Oficialização e mudanças (2004)
O jogo To the Moon, feito na versão XP do RPG Maker, é até hoje considerado um dos melhores RPGS já feitos. Fonte: Epic Play
Em 2004 uma nova versão do RPG Maker foi lançada no Japão, seguindo as próximas semanas essas foi traduzida, crackeada e lançada ilegalmente no oeste. RPG Maker XP seguia a formulação dos seus antecessores no que melhorava maior resolução de tela, maior qualidade de sprites, um novo sistema de mapa e a maior mudança: a adição de um sistema de scripts, isto é, a possibilidade de integração real de códigos aos jogos.
Diferente de versões anteriores, a possibilidade de mudanças diretas nos códigos fez com que o RPG Maker XP fosse divisível. Muitos navegavam para a plataforma por sua forma de desenvolvimento simples sem a necessidade de conhecimentos sobre codificação, mas os criadores que já sabiam programar viram isso como uma adição altamente positiva além de futuramente se tornar lucrativa.
A possibilidade de modificar o código também trouxe consigo a opção de adicionar pacotes, isto é, códigos escritos por outras pessoas, que se encaixam em qualquer jogo, esses apresentavam menus animados, funções estéticas dentre outras. Essa possibilidade de produção de pacotes criou dentro da comunidade de RPG Maker um mercado de trocas e compras de funções codificadas específicas. Com isso a comunidade crescia cada vez mais.
É nesse período também que a Enterbrain cede e legaliza a marca do RPG Maker no oeste, mas as pessoas que ja possuiam uma versão ilegal do programa não viram necessidade de apoiar esse legalmente, assim a versão ofcial foi praticamente ignorada nesse peirodo.
A era moderna (2007 – 2014)
Lisa the painful uma das mais interessantes experiências feitas na plataforma RPG Maker . Fonte: Moby games
Com o lançamento de uma nova versão do programa, o RPG Maker VX a Enterbrain viu mais uma oportunidade de evitar a pirataria do seu programa nos países fora do Japão, o único problema foi que essa versão se tornou uma das piores da história do software. Com gráficos piores, menor resolução de tela e um sistema de mapas sem elementos anteriores, a comunidade dos fãs de RPG Maker não viram utilidade para o software.
Como uma segunda tentativa de integrar os países falantes em inglês a subsidiaria contrata a empresa Degica para fazer a mediação e publicação do programa no oeste. Ela assume um perfil mais próximo à comunidade, criando fóruns oficiais, uma rede de suporte e um sistema de feedback além do mais importante eles publicaram a ferramenta na Steam a maior plataforma de compra de jogos.

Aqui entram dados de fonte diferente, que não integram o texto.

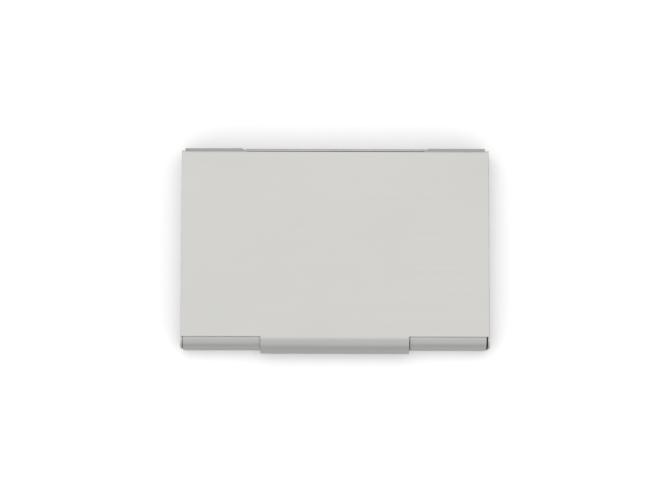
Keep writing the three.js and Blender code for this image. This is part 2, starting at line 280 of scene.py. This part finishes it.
def satin_aluminium(name, colour, roughness, grain):
    """Etched and clear anodised aluminium. Very fine grain roughens and dimples it, faint rolling
    marks run along the sheet, and a slow drift of tone keeps it from being dead even."""
    material = bpy.data.materials.new(name)
    material.use_nodes = True
    nodes, links = material.node_tree.nodes, material.node_tree.links
    shader = nodes["Principled BSDF"]
    shader.inputs["Metallic"].default_value = 1.0
    shader.inputs["Specular Tint"].default_value = GLANCING_TINT
    place = nodes.new("ShaderNodeTexCoord")

    def noise(scale, detail, stretch=(1.0, 1.0, 1.0)):
        mapping = nodes.new("ShaderNodeMapping")
        mapping.inputs["Scale"].default_value = stretch
        texture = nodes.new("ShaderNodeTexNoise")
        texture.inputs["Scale"].default_value = scale
        texture.inputs["Detail"].default_value = detail
        links.new(place.outputs["Object"], mapping.inputs["Vector"])
        links.new(mapping.outputs["Vector"], texture.inputs["Vector"])
        return texture.outputs["Fac"]

    def ranged(value, low, high):
        span = nodes.new("ShaderNodeMapRange")
        span.inputs["From Min"].default_value = 0.25
        span.inputs["From Max"].default_value = 0.75
        span.inputs["To Min"].default_value = low
        span.inputs["To Max"].default_value = high
        links.new(value, span.inputs["Value"])
        return span.outputs["Result"]

    etch = noise(ETCH_SCALE, 2.0)
    rolling = noise(ROLLING_SCALE, 3.0, stretch=ROLLING_STRETCH)
    drift = noise(DRIFT_SCALE, 3.0)

    tone = nodes.new("ShaderNodeMath")
    tone.operation = "MULTIPLY"
    links.new(ranged(drift, 0.985, 1.01), tone.inputs[0])
    links.new(ranged(rolling, 0.99, 1.01), tone.inputs[1])
    tint = nodes.new("ShaderNodeMix")
    tint.data_type = "RGBA"
    tint.blend_type = "MULTIPLY"
    tint.inputs["Factor"].default_value = 1.0
    tint.inputs["A"].default_value = (*colour, 1.0)
    links.new(tone.outputs[0], tint.inputs["B"])
    links.new(tint.outputs["Result"], shader.inputs["Base Color"])

    uneven = ranged(etch, roughness - ETCH_ROUGHNESS, roughness + ETCH_ROUGHNESS)
    links.new(uneven, shader.inputs["Roughness"])

    bump = nodes.new("ShaderNodeBump")
    bump.inputs["Strength"].default_value = grain
    bump.inputs["Distance"].default_value = ETCH_DEPTH
    links.new(etch, bump.inputs["Height"])
    links.new(bump.outputs["Normal"], shader.inputs["Normal"])
    return material


anodised = satin_aluminium("anodised_sheet", (0.360, 0.3575, 0.348), roughness=0.40, grain=0.25)
tray_cut_edge = satin_aluminium("tray_cut_edge", (0.36, 0.36, 0.35), roughness=0.40, grain=0.15)


def side_wall_limits(height):
    """How far back and forward the side wall runs at a height: straight up its ends, and drawn in
    by a quarter circle at each rounded corner."""
    foot, top = TRAY_FOLD + MID, tray_high.z

    def corner(radius, gap):
        short = np.clip(radius - gap, 0.0, radius)
        return radius - np.sqrt(radius**2 - short**2)

    rear = SIDE_REAR + corner(SIDE_REAR_ROUND, height - foot) + corner(SIDE_REAR_ROUND, top - height)
    front = WALL_FRONT - corner(SIDE_FRONT_ROUND, height - foot)
    return rear, front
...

Mas com essa nova direção a comunidade deveria mudar, as ações de pirataria e de roubo de elementos de outros jogos se tornou totalmente proibido. Para compensar a falta artística dos desenvolvedores, Degica lançou os RTPs (Run Time Packages), pacotes de biblioteca artística gratuitos que servem para substituir os elementos que seriam normalmente apropriados de outros jogos. Essa ação é de início muito boa mas iria ter um impacto altamente negativo na comunidade.
RPG feito usando o RTPs sendo uma forma gráfica bem comum comparado a outros jogos na steam. Fonte: Moby games
Em 2007 outro lançamento no mundo dos jogos foi o Steam Greenlight, um sistema que permite os usuários postarem seus jogos para comunidade comprar e jogar. Assim o lançamento do RPG Maker VX, uma plataforma de fácil criação de jogos, e a iniciativa greenlight, um espaço para postagem de jogos, coincidem de forma perfeita e causaram uma avalanche de jogos de RPG Maker na Steam, mas o maior problema é que todos usavam os mesmos elementos vindo dos RTPs então, nessa quantidade enorme de jogos, todos pareciam o mesmo.

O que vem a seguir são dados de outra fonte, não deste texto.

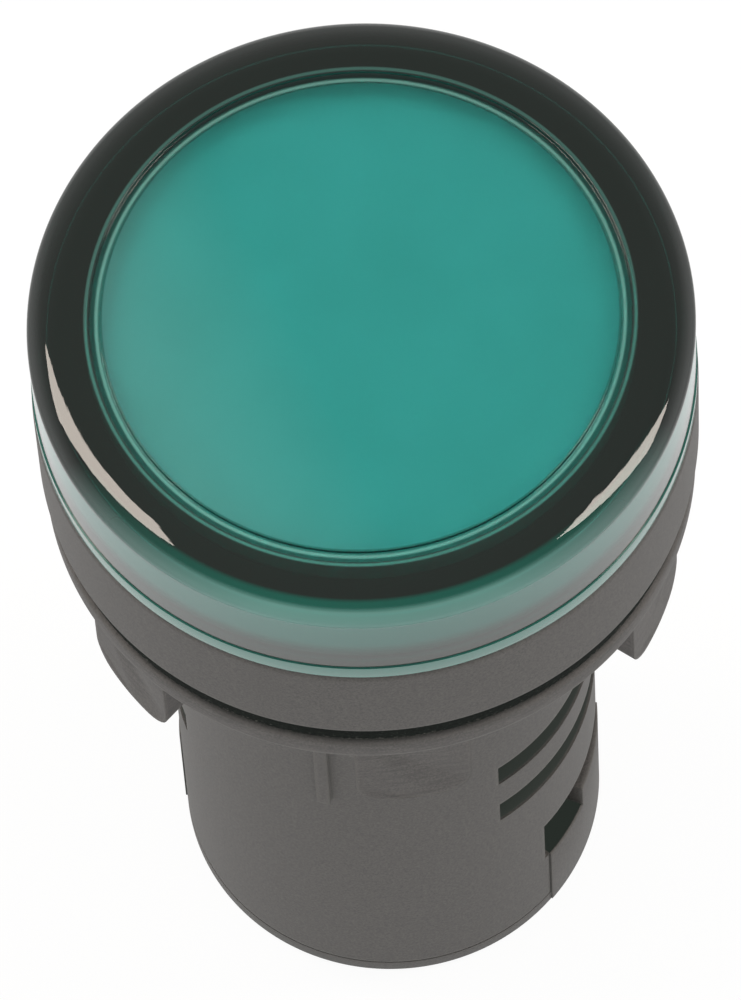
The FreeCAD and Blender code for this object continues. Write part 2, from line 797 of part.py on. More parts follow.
# Clamp washers: square, so that the cell walls keep them from turning
def make_clamp_washer(number):
    body = new_body(f"clamp_washer_{number}")
    half = "dim.washer_side / 2"
    cut = f"({half} - dim.washer_corner)"
    loop = [
        (f"0 - {cut}", f"0 - {half}"), (cut, f"0 - {half}"), (half, f"0 - {cut}"), (half, cut),
        (cut, half), (f"0 - {cut}", half), (f"0 - {half}", cut), (f"0 - {half}", f"0 - {cut}"),
    ]
    extrude(body, "square", [loop], [("0", "0", screw_bore)], "0", "dim.washer_thickness")
    place(body, across=f"{3 - 2 * number} * dim.terminal_offset", level=head_level)
    return body


# Terminal screws: pan heads with a cross slot, pointing at the rear
def make_terminal_screw(number):
    body = new_body(f"terminal_screw_{number}")
    head_low = "(0 - dim.screw_head_height)"
    section = [
        ("0", head_low),
        ("dim.screw_head_radius", head_low),
        ("dim.screw_head_radius", "0"),
        ("dim.screw_radius", "0"),
        ("dim.screw_radius", "dim.screw_length - dim.screw_tip"),
        ("dim.screw_radius - dim.screw_tip", "dim.screw_length"),
        ("0", "dim.screw_length"),
    ]
    blank = turn(body, "blank", [section])
    rim = is_ring("dim.screw_head_radius", head_low)
    soften(body, "head_round", blank, rim, "dim.screw_head_round")
    half = "dim.driver_slot_width / 2"
    reach = "(dim.screw_head_radius - dim.driver_slot_inset)"
    cross = [
        (f"0 - {reach}", f"0 - {half}"), (f"0 - {half}", f"0 - {half}"),
        (f"0 - {half}", f"0 - {reach}"), (half, f"0 - {reach}"),
        (half, f"0 - {half}"), (reach, f"0 - {half}"),
        (reach, half), (half, half),
        (half, reach), (f"0 - {half}", reach),
        (f"0 - {half}", half), (f"0 - {reach}", half),
    ]
    extrude(body, "cross_slot", [cross], [], head_low, "dim.driver_slot_depth", cut=True)
    place(body, across=f"{3 - 2 * number} * dim.terminal_offset", level=head_level)
    return body


# Terminal cover: rear plate with two wings that fill the gaps in the barrel's rim
def make_terminal_cover():
    body = new_body("terminal_cover")
    plate = [
        ("0", rear_face),
        ("dim.barrel_radius - dim.cover_edge", rear_face),
        ("dim.barrel_radius", f"{rear_face} + dim.cover_edge"),
        ("dim.barrel_radius", plate_top),
        ("0", plate_top),
    ]
    turn(body, "plate", [plate])
    outside = "dim.barrel_radius + dim.wing_proud"
    inside = "dim.barrel_radius - dim.wing_wall"
    foot = f"{rear_face} + dim.cover_edge"
    wing = turn(
        body, "wing",
        [rectangle(inside, outside, foot, "0 - dim.window_level - dim.window_height")],
        angle="dim.wing_end_azimuth - dim.wing_azimuth",
        azimuth="(dim.wing_end_azimuth + dim.wing_azimuth) / 2",
    )
    tongue = turn(
        body, "wing_tongue",
        [rectangle(inside, outside, foot, "0 - dim.wing_level")],
        angle="dim.wing_end_azimuth - dim.tongue_azimuth",
        azimuth="(dim.wing_end_azimuth + dim.tongue_azimuth) / 2",
    )
    rib_out = "(dim.barrel_radius - dim.block_wall - dim.push_gap)"
    rib = turn(
        body, "locating_rib",
        [rectangle(f"{rib_out} - dim.cover_rib_wall", rib_out, f"{plate_top} - dim.cover_rib_root",
                   f"{cell_floor} - dim.cover_rib_gap")],
        angle="dim.cover_rib_angle", azimuth="90",
    )
    repeat(body, "both_sides", [wing, tongue, rib], half_turns)
    holes = [
        (f"{side} * dim.terminal_offset", "0", "dim.driver_hole_radius")
        for side in (-1, 1)
    ]
    extrude(body, "driver_holes", [], holes, rear_face, "dim.cover_plate", cut=True)
    return body


parts = [
    make_lens_cap(),
    make_diffuser(),
    make_housing(),
    make_gasket(),
    make_lock_nut(),
    make_led_board(),
    make_power_board(),
    make_dropper_capacitor(),
    make_smoothing_capacitor(),
    make_bridge_rectifier(),
    make_terminal_block(),
    make_terminal_cover(),
]
parts += [make_led(number) for number in range(1, int(sizes["led_count"]) + 1)]
for number in (1, 2):
    parts.append(make_board_pin(number))
    parts.append(make_resistor(number))
    parts.append(make_terminal_plate(number))
    parts.append(make_clamp_washer(number))
    parts.append(make_terminal_screw(number))

doc.recompute()
faulty = [item.Name for item in doc.Objects if {"Invalid", "Error"} & set(item.State)]
if faulty:
    raise RuntimeError(f"failed objects: {faulty}")
for part in parts:
    if part.Shape.isNull() or not part.Shape.isValid() or len(part.Shape.Solids) != 1:
        raise RuntimeError(f"bad solid: {part.Label}")

os.makedirs("parts", exist_ok=True)
for part in parts:
    part.Shape.exportStep(f"parts/{part.Label}.step")
    box = part.Shape.BoundBox
    print(f"{part.Label:22s} {part.Shape.Volume:9.2f} mm3  z {box.ZMin:7.2f} to {box.ZMax:6.2f}")
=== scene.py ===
import math

import bmesh
import bpy
from mathutils import Matrix, Vector


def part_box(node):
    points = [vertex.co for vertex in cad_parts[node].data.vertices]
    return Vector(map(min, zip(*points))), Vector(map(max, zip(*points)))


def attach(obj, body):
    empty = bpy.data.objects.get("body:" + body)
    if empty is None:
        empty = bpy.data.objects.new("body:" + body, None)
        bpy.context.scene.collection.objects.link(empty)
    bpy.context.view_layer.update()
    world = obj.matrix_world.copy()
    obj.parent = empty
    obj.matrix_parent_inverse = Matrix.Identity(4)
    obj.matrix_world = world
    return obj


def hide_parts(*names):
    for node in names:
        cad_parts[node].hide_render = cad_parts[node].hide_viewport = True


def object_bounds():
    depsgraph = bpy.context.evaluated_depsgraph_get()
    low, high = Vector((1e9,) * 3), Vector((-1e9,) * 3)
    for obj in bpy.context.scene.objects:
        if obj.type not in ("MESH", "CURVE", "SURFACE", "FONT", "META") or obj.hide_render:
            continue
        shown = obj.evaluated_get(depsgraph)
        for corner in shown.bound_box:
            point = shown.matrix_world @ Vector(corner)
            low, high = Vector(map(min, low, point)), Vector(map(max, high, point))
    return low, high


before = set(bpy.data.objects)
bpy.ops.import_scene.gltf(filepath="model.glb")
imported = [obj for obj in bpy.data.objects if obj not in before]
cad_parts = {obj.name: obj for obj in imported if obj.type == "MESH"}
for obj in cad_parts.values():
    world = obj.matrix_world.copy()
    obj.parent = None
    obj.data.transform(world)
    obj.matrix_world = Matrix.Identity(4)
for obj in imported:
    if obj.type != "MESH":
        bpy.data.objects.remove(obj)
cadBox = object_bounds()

mm = 0.001
photoTurn = 21.5  # degrees from the photograph's left-right axis to the lamp's own X axis
sharpAngle = 38  # degrees; edges that turn further stay crisp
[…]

É nesse momento que se propagou a fama moderna dos jogos de RPG Maker como jogos sem inspiração, medíocres e de baixa qualidade. Reviews na Steam e em fóruns refletem isso. As pessoas ligam as ideias de jogos mal feitos, com baixo esforço e falta de paixão, muitas dessas ideias foram discutidas pelos adms do R/Games, o maior fórum de jogos na internet hoje em dia.
(Fonte: Why do Peope Hate RPGMaker)
Renascimento (Atualmente)
OFF é um dos jogos mais populares feitos com RPG Maker, ele se destaca por sua arte única e diferente forma de se abordar o gênero RPG . Fonte: PC GAMER
Essa fama continua até hoje sobre os jogos de RPG Maker, a correlação entre qualidade e quantidade deles é algo sempre levantado em debates e discussões sobre motores de jogos. Mesmo com edições mais complexas como o RPG Maker MV de 2015 que aplica a linguagem Javascript na forma de código, o espaço dos jogos de RPG Maker nas plataformas de venda de jogos é negativo.

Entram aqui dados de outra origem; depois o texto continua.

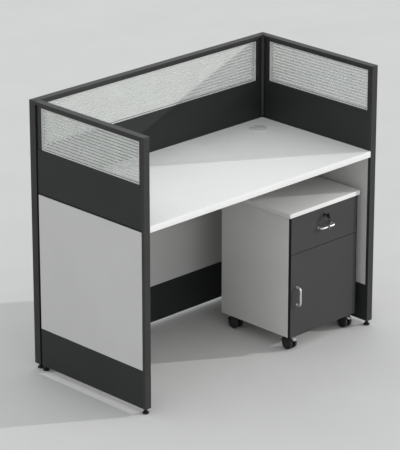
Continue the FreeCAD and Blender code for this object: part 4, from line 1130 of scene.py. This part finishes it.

Mas é fora de espaços como Steam e Epic que esses conseguiram crescer e se destacar, quando feitos com uma direção artísticas e grandes ideias. O RPG Maker é uma plataforma perfeita para artistas com boas ideias e poucas noções de programação, é nessa combinação que jogos de RPG experimentais surgem e fazem sucesso dentro da comunidade de jogadores.
Grimms Hollow é um rpg com inspirações em Undertale e ganhou a comunidade de jogadores pela sua arte e personagens únicos . Fonte: Steam
Jogos como Corpse Party, Space Funeral, OFF, Ao Oni e One Shot mostram as possibilidades que essa plataforma pode chegar quando escolhas fora do padrão são feitas. E a comunidade de jogadores vem percebendo isso. Nos últimos 3 anos os jogos de RPG Maker tem tido um renascimento de certa forma. Jogos experimentais como OMORI e Grimms Hollows tomaram a comunidade e mostraram que ainda há espaço para os jogos da plataforma no ambiente dos jogos modernos.
O RPG Maker é uma plataforma simplista e ideal para começar a explorar o mundo do desenvolvimento dos jogos, mas ela pode ser levada aos extremos e criar experiências únicas e divertidas. A fama que este carrega é sim em partes negativas, mas é impossível negar a influência que esse teve e tem na formação das comunidades de jogadores online e na expansão do gênero de RPG nos jogos eletrônicos.